SUPPLIED MATERIAL start
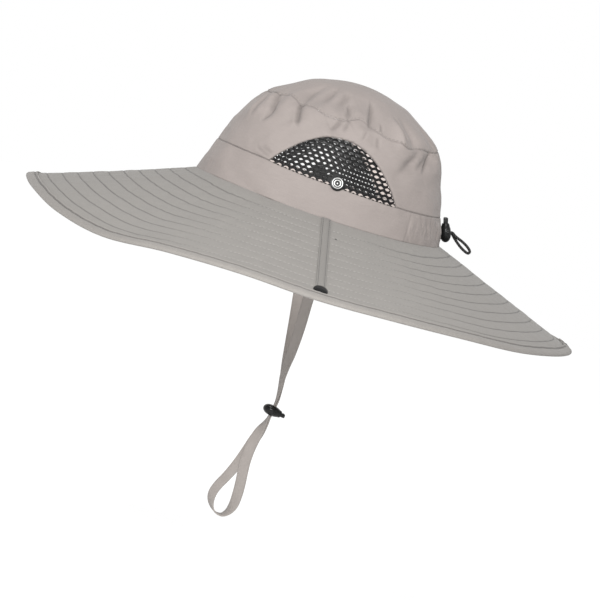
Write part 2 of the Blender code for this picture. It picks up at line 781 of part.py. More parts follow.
def make_chin_strap(parts):
    """The flat strap as a loft of one section that turns and narrows along the chosen route."""
    rows = resample(CHIN_STRAP_ROUTE, STRAP_STEP)
    half_wall = STRAP_WALL / 2
    rings = []
    for i, (x, y, z, turn, width) in enumerate(rows):
        low, high = rows[max(i - 1, 0)], rows[min(i + 1, len(rows) - 1)]
        along = (Vector(high[:3]) - Vector(low[:3])).normalized()
        across = Vector((cos(radians(turn)), sin(radians(turn)), 0))
        across = (across - along * across.dot(along)).normalized()
        out = along.cross(across)
        half = STRAP_WIDTH * width / 2
        section = ((half, half_wall), (-half, half_wall), (-half, -half_wall), (half, -half_wall))
        rings.append([Vector((x, y, z)) + across * a + out * b for a, b in section])
    mesh = loft(rings, caps=True)
    bmesh.ops.recalc_face_normals(mesh, faces=mesh.faces)
    add_object("chin_strap", as_data("chin_strap", mesh), CLOTH, parts)


def make_back_cord(parts):
    """The drawcord's loop at the back, as a round curve along the chosen route."""
    points = resample(BACK_CORD_ROUTE, CORD_STEP)
    curve = bpy.data.curves.new("back_cord", "CURVE")
    curve.dimensions = "3D"
    curve.bevel_depth = CORD_DIAMETER / 2
    curve.bevel_resolution = 2
    curve.use_fill_caps = True
    spline = curve.splines.new("POLY")
    spline.points.add(len(points) - 1)
    for point, place in zip(spline.points, points):
        point.co = (*place, 1)
    add_object("back_cord", curve, BLACK_CORD, parts)


def back_lock_seat():
    """Where the rear lock's slot lies, and its axes: X across, Y out of the crown, Z up."""
    share = share_at(pi, BACK_LOCK_RISE)
    normal = crown_normal(pi, share)
    seat = crown_point(pi, share) + normal * (LOCK_THICKNESS / 2 + PIECE_GAP)
    up = Vector((1, 0, 0)).cross(normal)
    turn = Matrix((Vector((1, 0, 0)), normal, up)).transposed().to_4x4()
    return seat, Matrix.Rotation(radians(BACK_LOCK_LEAN), 4, "X") @ turn


def lock_ring(along, size):
    """One rounded section of a lock body, across its axis."""
    ring = []
    for i in range(LOCK_SIDES):
        turn = 2 * pi * i / LOCK_SIDES
        power = 2 / LOCK_ROUNDNESS
        a = abs(cos(turn)) ** power * (1 if cos(turn) > 0 else -1)
        b = abs(sin(turn)) ** power * (1 if sin(turn) > 0 else -1)
        ring.append((LOCK_WIDTH / 2 * size * a, LOCK_THICKNESS / 2 * size * b, along))
    return ring


def make_lock(name, seat, turn, show, parts, cutters):
    """A cord lock: an egg shaped body and the sprung plunger in its mouth.

    In its own frame the slot is at the origin, the cord runs along Y and the plunger along Z, with
    its end showing past the mouth."""
    mouth = LOCK_LENGTH - LOCK_SLOT_SEAT
    rings = []
    for row in LOCK_SECTIONS:
        rings.append(lock_ring(row.along * (mouth if row.along > 0 else LOCK_SLOT_SEAT), row.size))
    frame = bpy.data.objects.new(name + "_frame", None)
    frame.matrix_world = Matrix.Translation(seat) @ turn
    parts.objects.link(frame)
    body = add_object(name + "_body", as_data(name, loft(rings, caps=True)), BLACK_PLASTIC, parts)
    foot = -LOCK_SLOT_LENGTH / 2 - PLUNGER_FOOT
    floor = foot - PLUNGER_TRAVEL - PIECE_GAP
    depth = mouth + LOCK_LENGTH - floor
    pocket_size = (PLUNGER_WIDTH + 2 * PIECE_GAP, PLUNGER_THICKNESS + 2 * PIECE_GAP, depth)
    pocket_place = Matrix.Translation((0, 0, floor + depth / 2))
    pocket = add_cutter(name + "_pocket", box_mesh(pocket_size, pocket_place), cutters)
    slot_size = (LOCK_SLOT_WIDTH, 2 * LOCK_THICKNESS, LOCK_SLOT_LENGTH)
    slot = add_cutter(name + "_slot", box_mesh(slot_size, Matrix.Identity(4)), cutters)
    window_length = LOCK_SLOT_LENGTH + PLUNGER_TRAVEL
    window_size = (LOCK_SLOT_WIDTH, 2 * LOCK_THICKNESS, window_length)
    window_place = Matrix.Translation((0, 0, PLUNGER_TRAVEL / 2))
    window = add_cutter(name + "_window", box_mesh(window_size, window_place), cutters)
    length = mouth + show - foot
    plunger_size = (PLUNGER_WIDTH, PLUNGER_THICKNESS, length)
    plunger_mesh = box_mesh(plunger_size, Matrix.Translation((0, 0, foot + length / 2)))
    plunger = add_object(name + "_plunger", as_data(name, plunger_mesh), BLACK_PLASTIC, parts)
    edges = plunger.modifiers.new("rounding", "BEVEL")
    edges.width = PLUNGER_THICKNESS * 0.28
    edges.segments = 2
    add_cut(plunger, window)
    add_cut(body, pocket)
    add_cut(body, slot)
    for obj in (body, plunger, pocket, slot, window):
        obj.parent = frame


def make_chin_lock(parts, cutters):
    """The strap's lock, its plunger pointing to the back and a little down."""
    axis = Vector((0, cos(radians(CHIN_LOCK_DIP)), -sin(radians(CHIN_LOCK_DIP))))
    across = Vector((1, 0, 0))
    turn = Matrix((across, axis.cross(across), axis)).transposed().to_4x4()
    make_lock("chin_lock", CHIN_LOCK_PLACE, turn, CHIN_PLUNGER_SHOW, parts, cutters)


def make_back_lock(parts, cutters):
    """The drawcord's lock against the back of the band, its plunger pointing up."""
    seat, turn = back_lock_seat()
    make_lock("back_lock", seat, turn, BACK_PLUNGER_SHOW, parts, cutters)


def main():
    clear_scene()
    parts = new_collection("wide_brim_fishing_hat")
    cutters = new_collection("cutters")
    make_band(parts, cutters)
    make_crown_side(parts, cutters)
    make_crown_top(parts)
    make_brim(parts)
    make_binding(parts)
    for word, side in (("left", 1), ("right", -1)):
        make_vent_net("vent_net_" + word, side, parts, cutters)
        make_snap_socket("snap_socket_" + word, side, parts)
        make_tab("brim_tab_" + word, side, parts)
        make_snap_stud("snap_stud_" + word, side, parts)
    make_chin_strap(parts)
    make_chin_lock(parts, cutters)
    make_back_cord(parts)
    make_back_lock(parts, cutters)


main()
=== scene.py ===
"""Looks of the wide brim fishing hat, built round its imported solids.

Metres, +Z up. The front of the hat is at -Y and the wearer's left is at +X. Angles round the hat
start at the front and grow towards the wearer's left. A share of the crown or of the brim is 0 at
the seam between them and 1 at the crown's top or at the brim's edge."""

from collections import namedtuple
from math import cos, pi, radians, sin

import bmesh
import bpy
import numpy as np
from mathutils import Matrix, Vector


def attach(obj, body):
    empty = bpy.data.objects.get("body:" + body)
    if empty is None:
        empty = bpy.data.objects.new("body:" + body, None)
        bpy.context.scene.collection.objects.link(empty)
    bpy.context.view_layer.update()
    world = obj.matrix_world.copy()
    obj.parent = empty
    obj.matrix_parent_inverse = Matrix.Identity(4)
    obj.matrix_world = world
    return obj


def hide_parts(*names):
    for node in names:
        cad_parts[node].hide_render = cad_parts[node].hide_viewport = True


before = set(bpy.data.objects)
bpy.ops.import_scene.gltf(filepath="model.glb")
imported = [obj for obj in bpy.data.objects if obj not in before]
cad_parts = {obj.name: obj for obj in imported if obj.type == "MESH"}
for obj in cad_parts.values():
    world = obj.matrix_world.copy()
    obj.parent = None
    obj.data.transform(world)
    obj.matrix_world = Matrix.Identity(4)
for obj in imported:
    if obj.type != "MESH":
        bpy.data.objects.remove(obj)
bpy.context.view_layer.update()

# Sizes shared with the part
HEAD_LENGTH, HEAD_WIDTH, CROWN_HEIGHT = 0.208, 0.1706, 0.1047
CROWN_SETBACK, CROWN_WALL, SEAM_DIP = 0.0032, 0.0014, 0.0038
BAND_HEIGHT, TIP_HEIGHT = 0.0277, 0.0765
FOLD_WIDTH, FOLD_DEPTH, FOLD_GIRTH = 0.008, 0.0032, HEAD_LENGTH * 0.36
GATHER_DEPTH, GATHER_REACH, GATHERS = 0.0009, 0.010, 18
BRIM_REACH_LONG, BRIM_REACH_SIDE, BRIM_DROP, BRIM_WALL = 0.1272, 0.1258, 0.0611, 0.0014
BINDING_WIDTH, BINDING_WALL = 0.008, 0.001
VENT_WIDTH, VENT_HEIGHT, VENT_CENTRE, VENT_LAP, VENT_POWER = 0.1065, 0.0365, -0.002, 0.0035, 2.1
SOCKET_FLANGE, SOCKET_FLANGE_WALL, SOCKET_HEIGHT, SOCKET_RISE = 0.0116, 0.0006, 0.0020, 0.0025
STUD_DIAMETER, STUD_HEIGHT = 0.0118, 0.0030
TAB_WIDTH, TAB_WALL = 0.0076, 0.001
STRAP_WIDTH, STRAP_WALL, CORD_DIAMETER = 0.0088, 0.0012, 0.0023
LOCK_LENGTH, LOCK_WIDTH, LOCK_THICKNESS, LOCK_ROUNDNESS = 0.0153, 0.0145, 0.0087, 2.5
LOCK_SLOT_SEAT, LOCK_SLOT_WIDTH, LOCK_SLOT_LENGTH = 0.0081, 0.0056, 0.0034
PLUNGER_WIDTH, PLUNGER_THICKNESS, PLUNGER_TRAVEL, PLUNGER_FOOT = 0.0074, 0.0032, 0.0025, 0.0016
CHIN_PLUNGER_SHOW, BACK_PLUNGER_SHOW = 0.0037, 0.0050
CHIN_LOCK_PLACE, CHIN_LOCK_DIP = Vector((0, 0.0170, -0.1700)), 8
BACK_LOCK_RISE, BACK_LOCK_LEAN = 0.0113, 1.5
PIECE_GAP = 0.0003


def table(columns, *rows):
    """Rows of numbers as tuples with named columns."""
    row = namedtuple("Row", columns)
    return [row(*values) for values in rows]


CROWN_SECTIONS = table(
    "height length width back",
    (0.000, 1.000, 1.000, 0.00), (0.130, 0.962, 0.965, 0.08), (0.267, 0.914, 0.925, 0.14),
    (0.420, 0.864, 0.872, 0.10), (0.540, 0.815, 0.826, 0.41), (0.640, 0.768, 0.775, 0.80),
    (0.723, 0.703, 0.705, 1.00), (0.783, 0.624, 0.625, 1.05), (0.831, 0.547, 0.550, 1.05),
    (0.884, 0.455, 0.460, 1.03), (0.926, 0.373, 0.380, 1.00), (0.955, 0.284, 0.290, 1.00),
    (0.979, 0.195, 0.200, 1.00), (1.000, 0.000, 0.000, 1.00),
)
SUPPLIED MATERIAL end
▶ **PROBLEM STATEMENT**
Your task is to quote the lines above, beginning with the first and ending with the one that holds "curve, BLACK_CORD, parts)".

▶ **RESULT BELOW**
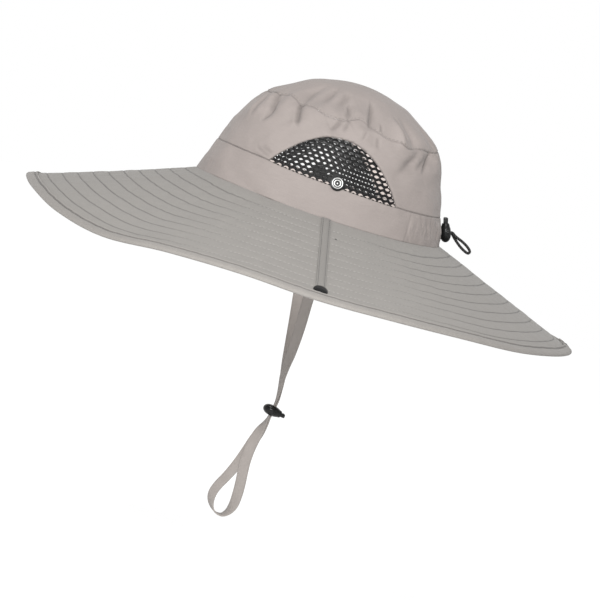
Write part 2 of the Blender code for this picture. It picks up at line 781 of part.py. More parts follow.
def make_chin_strap(parts):
    """The flat strap as a loft of one section that turns and narrows along the chosen route."""
    rows = resample(CHIN_STRAP_ROUTE, STRAP_STEP)
    half_wall = STRAP_WALL / 2
    rings = []
    for i, (x, y, z, turn, width) in enumerate(rows):
        low, high = rows[max(i - 1, 0)], rows[min(i + 1, len(rows) - 1)]
        along = (Vector(high[:3]) - Vector(low[:3])).normalized()
        across = Vector((cos(radians(turn)), sin(radians(turn)), 0))
        across = (across - along * across.dot(along)).normalized()
        out = along.cross(across)
        half = STRAP_WIDTH * width / 2
        section = ((half, half_wall), (-half, half_wall), (-half, -half_wall), (half, -half_wall))
        rings.append([Vector((x, y, z)) + across * a + out * b for a, b in section])
    mesh = loft(rings, caps=True)
    bmesh.ops.recalc_face_normals(mesh, faces=mesh.faces)
    add_object("chin_strap", as_data("chin_strap", mesh), CLOTH, parts)


def make_back_cord(parts):
    """The drawcord's loop at the back, as a round curve along the chosen route."""
    points = resample(BACK_CORD_ROUTE, CORD_STEP)
    curve = bpy.data.curves.new("back_cord", "CURVE")
    curve.dimensions = "3D"
    curve.bevel_depth = CORD_DIAMETER / 2
    curve.bevel_resolution = 2
    curve.use_fill_caps = True
    spline = curve.splines.new("POLY")
    spline.points.add(len(points) - 1)
    for point, place in zip(spline.points, points):
        point.co = (*place, 1)
    add_object("back_cord", curve, BLACK_CORD, parts)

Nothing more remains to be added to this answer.